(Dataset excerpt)
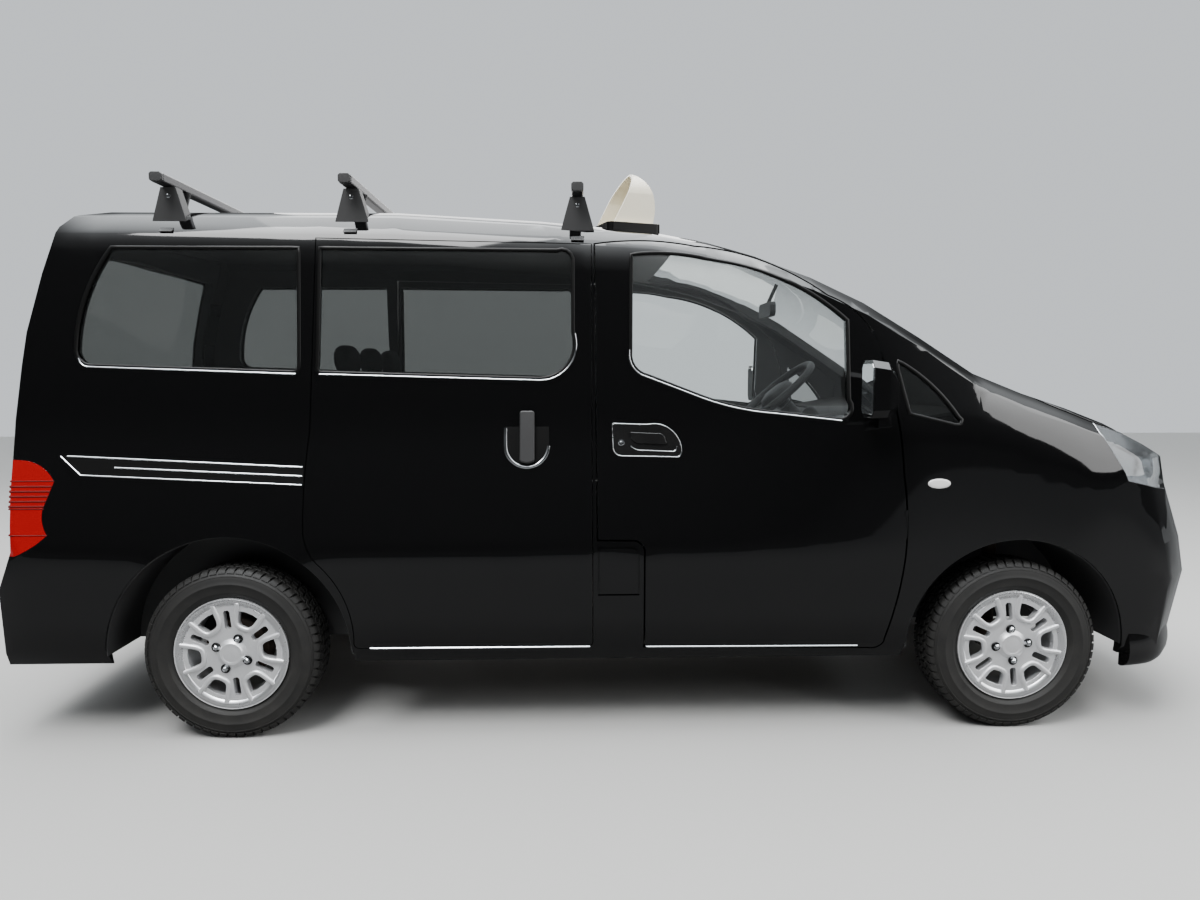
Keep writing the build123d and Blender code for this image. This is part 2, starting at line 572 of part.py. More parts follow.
SEAT_HALF = 235.0
SEAT_Z = FLOOR_TOP + SEAT_GAP
SEAT_SIDE = ((-30, SEAT_Z), [
    ((420, SEAT_Z),), ((470, 620),), ((540, 640),), ((556, 700), (520, 750)), ((80, 730),), ((-20, 1200),),
    ((-50, 1236), (-90, 1200)), ((-40, 640),),
])
SEAT_REST = ((-92, 1216), [((-40, 1240),), ((-40, 1260),), ((10, 1270),), ((4, 1380),), ((-30, 1402), (-62, 1380)), ((-70, 1250),)])
front_seats = None
for y in (-370, 370):
    seat = side_block(*SEAT_SIDE, y - SEAT_HALF, y + SEAT_HALF) + side_block(*SEAT_REST, y - 125, y + 125)
    front_seats = seat if front_seats is None else front_seats + seat
BENCH_SIDE = ((-900, DECK_Z), [
    ((-560, DECK_Z),), ((-540, 700),), ((-500, 720),), ((-480, 800), (-520, 860)), ((-960, 840),),
    ((-1010, 1230),), ((-1060, 1262), (-1120, 1230)), ((-1080, 720),), ((-900, 700),),
])
BENCH_REST = ((-1110, 1226), [((-1020, 1226),), ((-1010, 1360),), ((-1050, 1390), (-1092, 1360))])
rear_bench = side_block(*BENCH_SIDE, -560, 560)
for y in (-380, 0, 380):
    rear_bench = rear_bench + side_block(*BENCH_REST, y - 120, y + 120)
room_mirror = (brick(640, 664, -110, 110, 1500, 1560, 20, Axis.X) + rod(8, (652, 0, 1550), (705, 0, 1670))) & pane_in

# ---- mirrors, right side ----
# mirror head, seen from the front: (Y, Z) outlines at three places along X
MIRROR_RINGS = [
    dict(x=776, y0=-1004, y1=-880, z0=1112, z1=1300, cut=24),
    dict(x=830, y0=-1000, y1=-880, z0=1114, z1=1292, cut=24),
    dict(x=870, y0=-968, y1=-892, z0=1128, z1=1252, cut=26),
]


def mirror_ring(row):
    """Rectangle with cut corners across the mirror head."""
    y0, y1, z0, z1, cut = row["y0"], row["y1"], row["z0"], row["z1"], row["cut"]
    with BuildSketch(Plane.YZ.offset(row["x"])) as ring:
        with BuildLine():
            path((y0 + cut, z0), [
                ((y1 - cut, z0),), ((y1, z0 + cut),), ((y1, z1 - cut),), ((y1 - cut, z1),),
                ((y0 + cut, z1),), ((y0, z1 - cut),), ((y0, z0 + cut),),
            ])
        make_face()
    return ring.sketch


with BuildPart() as mirror_head:
    loft([mirror_ring(row) for row in MIRROR_RINGS], ruled=True)
door_mirror = mirror_head.part + side_block((826, 1076), [((872, 1080),), ((860, 1128),), ((826, 1128),)], -910, -790)
door_mirror = door_mirror - outer

PIECES = dict(
    roof_panel=roof, side_body_right=side_right, side_body_left=side_left, windscreen=windscreen,
    scuttle_panel=scuttle, wing_right=wing_right, wing_left=mirrored(wing_right), bonnet=bonnet,
    front_bumper=bumper_f, grille=grille, headlamps=lamp_right + mirrored(lamp_right),
    rear_bumper=bumper_r, tail_lamps=tail_right + mirrored(tail_right), tailgate=tailgate,
    tailgate_glass=tail_pane, sliding_door_right=sliding_right, sliding_door_left=mirrored(sliding_right),
    side_glass=side_glass, fuel_flap=flap_right,
    front_door_right=door_right, front_door_left=mirrored(door_right),
    door_glass_right=door_pane, door_glass_left=mirrored(door_pane),
    door_mirror_right=door_mirror, door_mirror_left=mirrored(door_mirror),
    floor_pan=floor, bulkhead=bulkhead,
    wheel_arch_liners=liner_f + mirrored(liner_f) + liner_r + mirrored(liner_r),
    front_frame=frame, engine_block=engine, fuel_tank=tank, rear_axle=axle, exhaust=exhaust,
    upright_right=upright, upright_left=mirrored(upright),
    roof_bars=bars, roof_bar_feet=feet, vent_cowl=cowl + cowl_base,
    dashboard=dash, steering_wheel=steering_wheel, front_seats=front_seats, rear_bench=rear_bench,
    room_mirror=room_mirror,
)
for row in WHEELS:
    side = 1 if row["y"] > 0 else 0
    spun = Rot(0, row["turn"], 0) * wheel
    PIECES["wheel_" + row["node"]] = Pos(row["x"], row["y"], HUB_Z) * (mirrored(spun) if side else spun)
    PIECES["tyre_" + row["node"]] = Pos(row["x"], row["y"], HUB_Z) * (mirrored(tyre.part) if side else tyre.part)

for node, part in PIECES.items():
    save(part, node)
    print(node, len(part.solids()), round(part.volume / 1e6, 2))
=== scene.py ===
"""Looks of a compact black van with roof bars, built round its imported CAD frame."""

from __future__ import annotations

import cmath
import json
import logging
import math
from collections.abc import Iterator, Sequence
from contextlib import contextmanager
from dataclasses import dataclass, field
from enum import Enum

import bmesh
import bpy
from mathutils import Matrix, Vector
from mathutils.bvhtree import BVHTree
from mathutils.kdtree import KDTree

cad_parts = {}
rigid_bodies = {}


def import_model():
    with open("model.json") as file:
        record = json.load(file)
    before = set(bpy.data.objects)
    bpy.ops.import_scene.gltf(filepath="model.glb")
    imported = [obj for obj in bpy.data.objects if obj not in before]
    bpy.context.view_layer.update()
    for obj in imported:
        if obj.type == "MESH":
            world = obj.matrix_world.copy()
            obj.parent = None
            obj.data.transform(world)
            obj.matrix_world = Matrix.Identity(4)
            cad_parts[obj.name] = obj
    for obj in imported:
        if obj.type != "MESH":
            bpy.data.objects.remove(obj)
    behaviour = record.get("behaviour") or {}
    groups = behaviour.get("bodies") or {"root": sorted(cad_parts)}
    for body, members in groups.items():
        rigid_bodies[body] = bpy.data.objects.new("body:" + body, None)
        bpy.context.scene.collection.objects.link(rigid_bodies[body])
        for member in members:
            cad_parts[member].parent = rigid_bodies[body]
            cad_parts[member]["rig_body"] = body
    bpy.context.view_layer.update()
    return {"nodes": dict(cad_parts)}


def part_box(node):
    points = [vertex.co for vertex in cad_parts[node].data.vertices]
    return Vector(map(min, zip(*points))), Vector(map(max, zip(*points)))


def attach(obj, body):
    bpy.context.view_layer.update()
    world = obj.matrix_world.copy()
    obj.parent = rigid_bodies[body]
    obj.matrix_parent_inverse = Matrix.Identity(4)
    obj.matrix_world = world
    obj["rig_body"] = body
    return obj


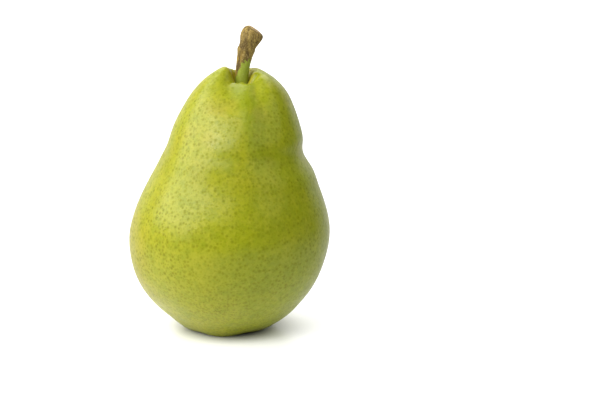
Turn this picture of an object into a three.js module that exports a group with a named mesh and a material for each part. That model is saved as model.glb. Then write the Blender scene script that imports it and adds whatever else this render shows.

> Written task: Output every entry shown above, exactly.

> Expected answer:
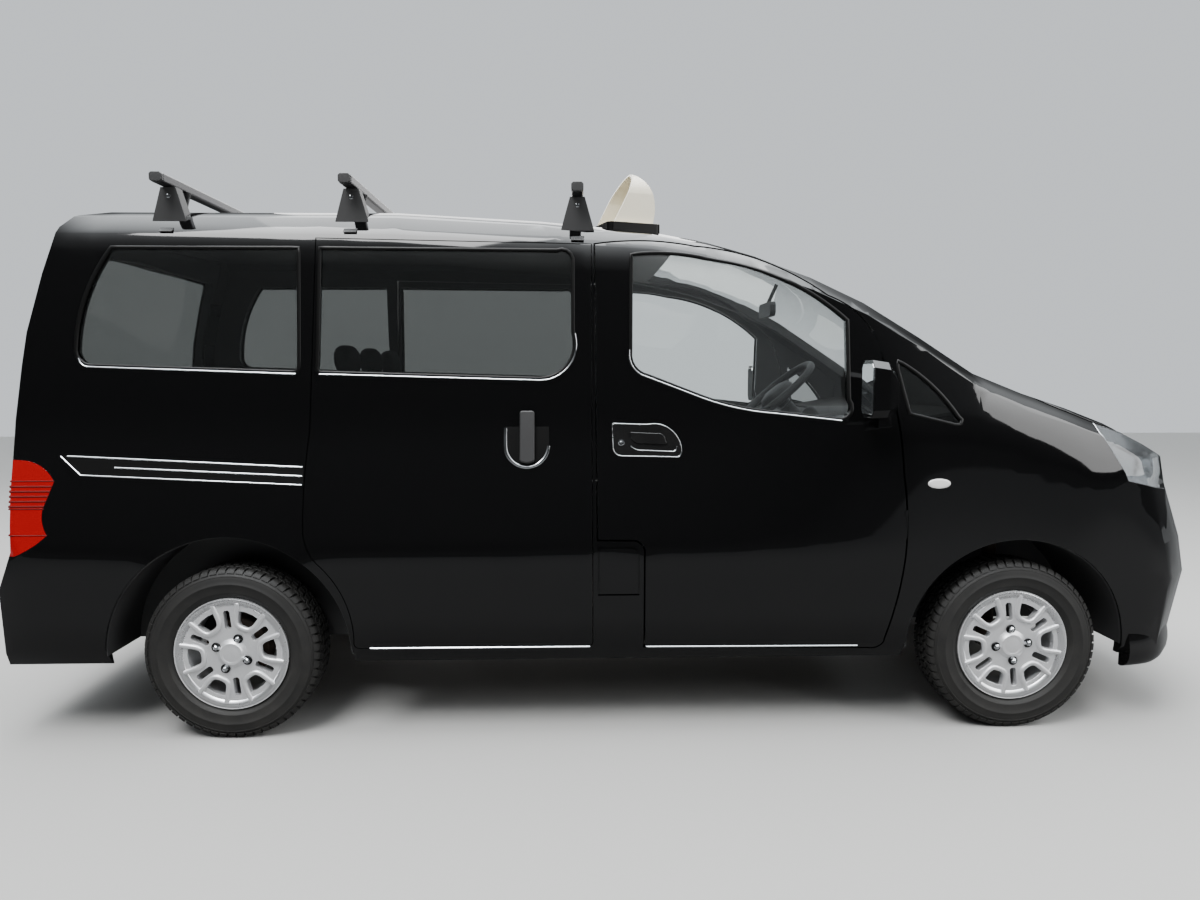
Keep writing the build123d and Blender code for this image. This is part 2, starting at line 572 of part.py. More parts follow.
SEAT_HALF = 235.0
SEAT_Z = FLOOR_TOP + SEAT_GAP
SEAT_SIDE = ((-30, SEAT_Z), [
    ((420, SEAT_Z),), ((470, 620),), ((540, 640),), ((556, 700), (520, 750)), ((80, 730),), ((-20, 1200),),
    ((-50, 1236), (-90, 1200)), ((-40, 640),),
])
SEAT_REST = ((-92, 1216), [((-40, 1240),), ((-40, 1260),), ((10, 1270),), ((4, 1380),), ((-30, 1402), (-62, 1380)), ((-70, 1250),)])
front_seats = None
for y in (-370, 370):
    seat = side_block(*SEAT_SIDE, y - SEAT_HALF, y + SEAT_HALF) + side_block(*SEAT_REST, y - 125, y + 125)
    front_seats = seat if front_seats is None else front_seats + seat
BENCH_SIDE = ((-900, DECK_Z), [
    ((-560, DECK_Z),), ((-540, 700),), ((-500, 720),), ((-480, 800), (-520, 860)), ((-960, 840),),
    ((-1010, 1230),), ((-1060, 1262), (-1120, 1230)), ((-1080, 720),), ((-900, 700),),
])
BENCH_REST = ((-1110, 1226), [((-1020, 1226),), ((-1010, 1360),), ((-1050, 1390), (-1092, 1360))])
rear_bench = side_block(*BENCH_SIDE, -560, 560)
for y in (-380, 0, 380):
    rear_bench = rear_bench + side_block(*BENCH_REST, y - 120, y + 120)
room_mirror = (brick(640, 664, -110, 110, 1500, 1560, 20, Axis.X) + rod(8, (652, 0, 1550), (705, 0, 1670))) & pane_in

# ---- mirrors, right side ----
# mirror head, seen from the front: (Y, Z) outlines at three places along X
MIRROR_RINGS = [
    dict(x=776, y0=-1004, y1=-880, z0=1112, z1=1300, cut=24),
    dict(x=830, y0=-1000, y1=-880, z0=1114, z1=1292, cut=24),
    dict(x=870, y0=-968, y1=-892, z0=1128, z1=1252, cut=26),
]


def mirror_ring(row):
    """Rectangle with cut corners across the mirror head."""
    y0, y1, z0, z1, cut = row["y0"], row["y1"], row["z0"], row["z1"], row["cut"]
    with BuildSketch(Plane.YZ.offset(row["x"])) as ring:
        with BuildLine():
            path((y0 + cut, z0), [
                ((y1 - cut, z0),), ((y1, z0 + cut),), ((y1, z1 - cut),), ((y1 - cut, z1),),
                ((y0 + cut, z1),), ((y0, z1 - cut),), ((y0, z0 + cut),),
            ])
        make_face()
    return ring.sketch


with BuildPart() as mirror_head:
    loft([mirror_ring(row) for row in MIRROR_RINGS], ruled=True)
door_mirror = mirror_head.part + side_block((826, 1076), [((872, 1080),), ((860, 1128),), ((826, 1128),)], -910, -790)
door_mirror = door_mirror - outer

PIECES = dict(
    roof_panel=roof, side_body_right=side_right, side_body_left=side_left, windscreen=windscreen,
    scuttle_panel=scuttle, wing_right=wing_right, wing_left=mirrored(wing_right), bonnet=bonnet,
    front_bumper=bumper_f, grille=grille, headlamps=lamp_right + mirrored(lamp_right),
    rear_bumper=bumper_r, tail_lamps=tail_right + mirrored(tail_right), tailgate=tailgate,
    tailgate_glass=tail_pane, sliding_door_right=sliding_right, sliding_door_left=mirrored(sliding_right),
    side_glass=side_glass, fuel_flap=flap_right,
    front_door_right=door_right, front_door_left=mirrored(door_right),
    door_glass_right=door_pane, door_glass_left=mirrored(door_pane),
    door_mirror_right=door_mirror, door_mirror_left=mirrored(door_mirror),
    floor_pan=floor, bulkhead=bulkhead,
    wheel_arch_liners=liner_f + mirrored(liner_f) + liner_r + mirrored(liner_r),
    front_frame=frame, engine_block=engine, fuel_tank=tank, rear_axle=axle, exhaust=exhaust,
    upright_right=upright, upright_left=mirrored(upright),
    roof_bars=bars, roof_bar_feet=feet, vent_cowl=cowl + cowl_base,
    dashboard=dash, steering_wheel=steering_wheel, front_seats=front_seats, rear_bench=rear_bench,
    room_mirror=room_mirror,
)
for row in WHEELS:
    side = 1 if row["y"] > 0 else 0
    spun = Rot(0, row["turn"], 0) * wheel
    PIECES["wheel_" + row["node"]] = Pos(row["x"], row["y"], HUB_Z) * (mirrored(spun) if side else spun)
    PIECES["tyre_" + row["node"]] = Pos(row["x"], row["y"], HUB_Z) * (mirrored(tyre.part) if side else tyre.part)

for node, part in PIECES.items():
    save(part, node)
    print(node, len(part.solids()), round(part.volume / 1e6, 2))
=== scene.py ===
"""Looks of a compact black van with roof bars, built round its imported CAD frame."""

from __future__ import annotations

import cmath
import json
import logging
import math
from collections.abc import Iterator, Sequence
from contextlib import contextmanager
from dataclasses import dataclass, field
from enum import Enum

import bmesh
import bpy
from mathutils import Matrix, Vector
from mathutils.bvhtree import BVHTree
from mathutils.kdtree import KDTree

cad_parts = {}
rigid_bodies = {}


def import_model():
    with open("model.json") as file:
        record = json.load(file)
    before = set(bpy.data.objects)
    bpy.ops.import_scene.gltf(filepath="model.glb")
    imported = [obj for obj in bpy.data.objects if obj not in before]
    bpy.context.view_layer.update()
    for obj in imported:
        if obj.type == "MESH":
            world = obj.matrix_world.copy()
            obj.parent = None
            obj.data.transform(world)
            obj.matrix_world = Matrix.Identity(4)
            cad_parts[obj.name] = obj
    for obj in imported:
        if obj.type != "MESH":
            bpy.data.objects.remove(obj)
    behaviour = record.get("behaviour") or {}
    groups = behaviour.get("bodies") or {"root": sorted(cad_parts)}
    for body, members in groups.items():
        rigid_bodies[body] = bpy.data.objects.new("body:" + body, None)
        bpy.context.scene.collection.objects.link(rigid_bodies[body])
        for member in members:
            cad_parts[member].parent = rigid_bodies[body]
            cad_parts[member]["rig_body"] = body
    bpy.context.view_layer.update()
    return {"nodes": dict(cad_parts)}


def part_box(node):
    points = [vertex.co for vertex in cad_parts[node].data.vertices]
    return Vector(map(min, zip(*points))), Vector(map(max, zip(*points)))


def attach(obj, body):
    bpy.context.view_layer.update()
    world = obj.matrix_world.copy()
    obj.parent = rigid_bodies[body]
    obj.matrix_parent_inverse = Matrix.Identity(4)
    obj.matrix_world = world
    obj["rig_body"] = body
    return obj


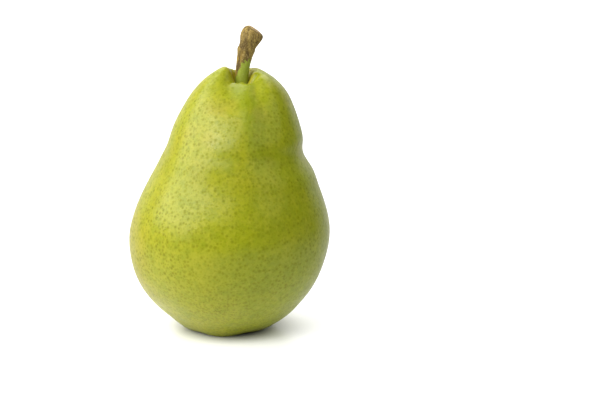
Turn this picture of an object into a three.js module that exports a group with a named mesh and a material for each part. That model is saved as model.glb. Then write the Blender scene script that imports it and adds whatever else this render shows.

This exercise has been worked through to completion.